(Prompt) Each line from the one containing "Write part 3" through the one containing "return np.array(supported(fillet(outside +" must be echoed exactly, endpoints included, and every other line omitted.

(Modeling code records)
***
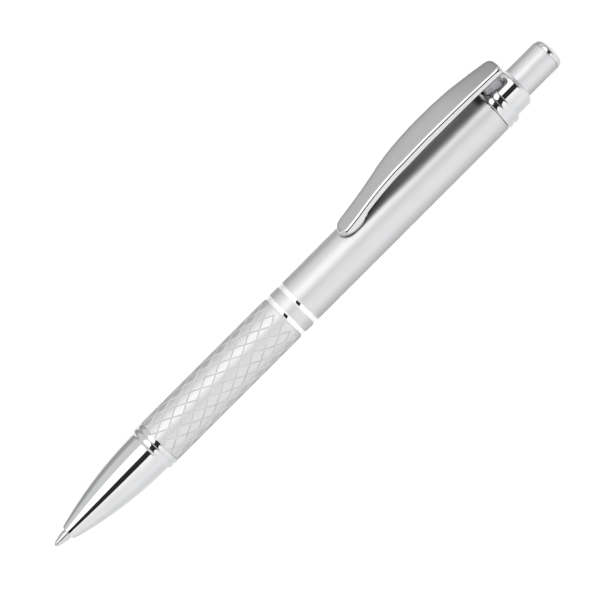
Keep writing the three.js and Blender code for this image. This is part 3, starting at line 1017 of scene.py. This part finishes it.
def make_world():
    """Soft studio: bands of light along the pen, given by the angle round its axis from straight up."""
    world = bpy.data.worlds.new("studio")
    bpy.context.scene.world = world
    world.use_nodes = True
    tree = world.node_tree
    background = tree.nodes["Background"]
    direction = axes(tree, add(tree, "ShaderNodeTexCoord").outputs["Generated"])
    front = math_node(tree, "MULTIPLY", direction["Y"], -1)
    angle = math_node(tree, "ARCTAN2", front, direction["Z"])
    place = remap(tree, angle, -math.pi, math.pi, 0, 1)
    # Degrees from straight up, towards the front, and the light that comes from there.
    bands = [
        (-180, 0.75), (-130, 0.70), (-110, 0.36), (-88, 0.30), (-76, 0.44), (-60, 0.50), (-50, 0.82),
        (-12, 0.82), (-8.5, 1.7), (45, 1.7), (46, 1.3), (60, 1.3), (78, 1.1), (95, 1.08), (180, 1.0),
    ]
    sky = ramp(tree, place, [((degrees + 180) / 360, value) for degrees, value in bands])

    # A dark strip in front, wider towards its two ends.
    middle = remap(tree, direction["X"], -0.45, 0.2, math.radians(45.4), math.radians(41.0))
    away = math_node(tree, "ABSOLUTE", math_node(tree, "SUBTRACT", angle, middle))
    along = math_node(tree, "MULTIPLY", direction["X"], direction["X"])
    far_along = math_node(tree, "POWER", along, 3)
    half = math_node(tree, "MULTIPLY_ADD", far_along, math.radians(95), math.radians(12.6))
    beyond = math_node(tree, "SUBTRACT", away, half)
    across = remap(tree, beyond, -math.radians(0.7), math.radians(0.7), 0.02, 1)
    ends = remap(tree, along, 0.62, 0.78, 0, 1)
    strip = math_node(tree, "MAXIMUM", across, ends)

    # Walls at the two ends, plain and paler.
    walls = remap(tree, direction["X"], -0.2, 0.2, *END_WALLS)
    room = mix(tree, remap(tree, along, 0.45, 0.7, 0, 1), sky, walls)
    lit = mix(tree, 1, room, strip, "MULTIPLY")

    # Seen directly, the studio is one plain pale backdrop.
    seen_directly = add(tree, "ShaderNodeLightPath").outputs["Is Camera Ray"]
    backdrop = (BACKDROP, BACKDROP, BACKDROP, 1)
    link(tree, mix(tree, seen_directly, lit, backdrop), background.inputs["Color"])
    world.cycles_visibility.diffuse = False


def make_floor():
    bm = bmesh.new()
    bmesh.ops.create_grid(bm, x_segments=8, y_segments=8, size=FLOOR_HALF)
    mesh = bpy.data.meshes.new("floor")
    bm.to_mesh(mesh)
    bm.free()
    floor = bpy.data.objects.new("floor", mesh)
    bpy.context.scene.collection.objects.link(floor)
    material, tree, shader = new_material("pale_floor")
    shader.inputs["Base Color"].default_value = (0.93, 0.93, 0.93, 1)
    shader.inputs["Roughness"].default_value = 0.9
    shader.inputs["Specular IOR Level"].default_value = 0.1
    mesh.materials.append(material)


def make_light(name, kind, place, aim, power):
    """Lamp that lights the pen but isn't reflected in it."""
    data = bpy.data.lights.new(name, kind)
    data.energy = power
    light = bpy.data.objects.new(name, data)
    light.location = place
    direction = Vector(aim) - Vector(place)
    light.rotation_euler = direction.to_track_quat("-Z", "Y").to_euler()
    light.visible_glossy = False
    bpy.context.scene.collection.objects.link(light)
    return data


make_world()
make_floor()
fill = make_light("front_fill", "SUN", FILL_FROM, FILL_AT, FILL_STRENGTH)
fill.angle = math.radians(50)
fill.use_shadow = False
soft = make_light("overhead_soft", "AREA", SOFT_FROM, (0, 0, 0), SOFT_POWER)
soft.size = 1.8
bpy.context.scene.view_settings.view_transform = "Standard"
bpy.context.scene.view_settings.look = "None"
***
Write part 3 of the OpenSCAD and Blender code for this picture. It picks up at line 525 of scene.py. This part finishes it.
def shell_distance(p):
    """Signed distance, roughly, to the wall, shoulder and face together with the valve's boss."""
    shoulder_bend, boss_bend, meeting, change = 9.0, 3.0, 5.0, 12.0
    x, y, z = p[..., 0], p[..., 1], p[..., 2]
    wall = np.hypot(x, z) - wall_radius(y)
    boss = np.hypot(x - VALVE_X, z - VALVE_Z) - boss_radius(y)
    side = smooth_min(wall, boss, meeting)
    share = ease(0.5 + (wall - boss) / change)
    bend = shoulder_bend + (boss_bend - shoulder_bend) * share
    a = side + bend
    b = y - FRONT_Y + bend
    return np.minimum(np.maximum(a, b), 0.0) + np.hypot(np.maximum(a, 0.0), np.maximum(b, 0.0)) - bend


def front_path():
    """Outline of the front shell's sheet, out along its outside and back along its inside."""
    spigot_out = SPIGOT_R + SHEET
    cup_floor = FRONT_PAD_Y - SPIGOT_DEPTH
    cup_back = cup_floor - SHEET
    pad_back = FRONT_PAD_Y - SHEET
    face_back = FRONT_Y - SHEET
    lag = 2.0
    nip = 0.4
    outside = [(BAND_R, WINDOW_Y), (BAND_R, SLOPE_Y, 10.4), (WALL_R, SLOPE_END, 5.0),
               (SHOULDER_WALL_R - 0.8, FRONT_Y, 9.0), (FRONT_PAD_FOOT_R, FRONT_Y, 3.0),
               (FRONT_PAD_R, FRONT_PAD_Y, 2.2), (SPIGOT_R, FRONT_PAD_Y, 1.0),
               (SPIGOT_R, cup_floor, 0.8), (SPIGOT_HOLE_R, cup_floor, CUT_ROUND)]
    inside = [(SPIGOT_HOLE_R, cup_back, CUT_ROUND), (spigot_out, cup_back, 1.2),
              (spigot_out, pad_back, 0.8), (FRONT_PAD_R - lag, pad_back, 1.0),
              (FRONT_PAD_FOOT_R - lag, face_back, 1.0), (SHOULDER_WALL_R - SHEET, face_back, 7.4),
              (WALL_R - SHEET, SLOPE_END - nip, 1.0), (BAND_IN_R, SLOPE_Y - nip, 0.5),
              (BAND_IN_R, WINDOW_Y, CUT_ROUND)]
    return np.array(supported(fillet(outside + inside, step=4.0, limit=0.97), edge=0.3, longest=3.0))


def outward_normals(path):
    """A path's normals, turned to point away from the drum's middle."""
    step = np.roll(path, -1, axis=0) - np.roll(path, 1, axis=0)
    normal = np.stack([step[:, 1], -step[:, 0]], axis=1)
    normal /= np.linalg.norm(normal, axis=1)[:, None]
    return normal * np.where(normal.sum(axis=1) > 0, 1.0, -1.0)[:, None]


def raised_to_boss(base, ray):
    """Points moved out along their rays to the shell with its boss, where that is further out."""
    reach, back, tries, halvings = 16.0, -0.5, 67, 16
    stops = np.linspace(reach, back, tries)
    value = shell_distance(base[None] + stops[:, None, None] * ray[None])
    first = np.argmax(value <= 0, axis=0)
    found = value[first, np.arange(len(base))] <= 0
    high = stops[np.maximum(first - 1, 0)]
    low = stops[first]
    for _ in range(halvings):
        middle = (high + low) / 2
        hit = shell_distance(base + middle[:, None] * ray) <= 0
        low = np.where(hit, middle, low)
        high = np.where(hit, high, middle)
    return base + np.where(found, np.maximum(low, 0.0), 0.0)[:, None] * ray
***
(Written reply)
Write part 3 of the OpenSCAD and Blender code for this picture. It picks up at line 525 of scene.py. This part finishes it.
def shell_distance(p):
    """Signed distance, roughly, to the wall, shoulder and face together with the valve's boss."""
    shoulder_bend, boss_bend, meeting, change = 9.0, 3.0, 5.0, 12.0
    x, y, z = p[..., 0], p[..., 1], p[..., 2]
    wall = np.hypot(x, z) - wall_radius(y)
    boss = np.hypot(x - VALVE_X, z - VALVE_Z) - boss_radius(y)
    side = smooth_min(wall, boss, meeting)
    share = ease(0.5 + (wall - boss) / change)
    bend = shoulder_bend + (boss_bend - shoulder_bend) * share
    a = side + bend
    b = y - FRONT_Y + bend
    return np.minimum(np.maximum(a, b), 0.0) + np.hypot(np.maximum(a, 0.0), np.maximum(b, 0.0)) - bend


def front_path():
    """Outline of the front shell's sheet, out along its outside and back along its inside."""
    spigot_out = SPIGOT_R + SHEET
    cup_floor = FRONT_PAD_Y - SPIGOT_DEPTH
    cup_back = cup_floor - SHEET
    pad_back = FRONT_PAD_Y - SHEET
    face_back = FRONT_Y - SHEET
    lag = 2.0
    nip = 0.4
    outside = [(BAND_R, WINDOW_Y), (BAND_R, SLOPE_Y, 10.4), (WALL_R, SLOPE_END, 5.0),
               (SHOULDER_WALL_R - 0.8, FRONT_Y, 9.0), (FRONT_PAD_FOOT_R, FRONT_Y, 3.0),
               (FRONT_PAD_R, FRONT_PAD_Y, 2.2), (SPIGOT_R, FRONT_PAD_Y, 1.0),
               (SPIGOT_R, cup_floor, 0.8), (SPIGOT_HOLE_R, cup_floor, CUT_ROUND)]
    inside = [(SPIGOT_HOLE_R, cup_back, CUT_ROUND), (spigot_out, cup_back, 1.2),
              (spigot_out, pad_back, 0.8), (FRONT_PAD_R - lag, pad_back, 1.0),
              (FRONT_PAD_FOOT_R - lag, face_back, 1.0), (SHOULDER_WALL_R - SHEET, face_back, 7.4),
              (WALL_R - SHEET, SLOPE_END - nip, 1.0), (BAND_IN_R, SLOPE_Y - nip, 0.5),
              (BAND_IN_R, WINDOW_Y, CUT_ROUND)]
    return np.array(supported(fillet(outside + inside, step=4.0, limit=0.97), edge=0.3, longest=3.0))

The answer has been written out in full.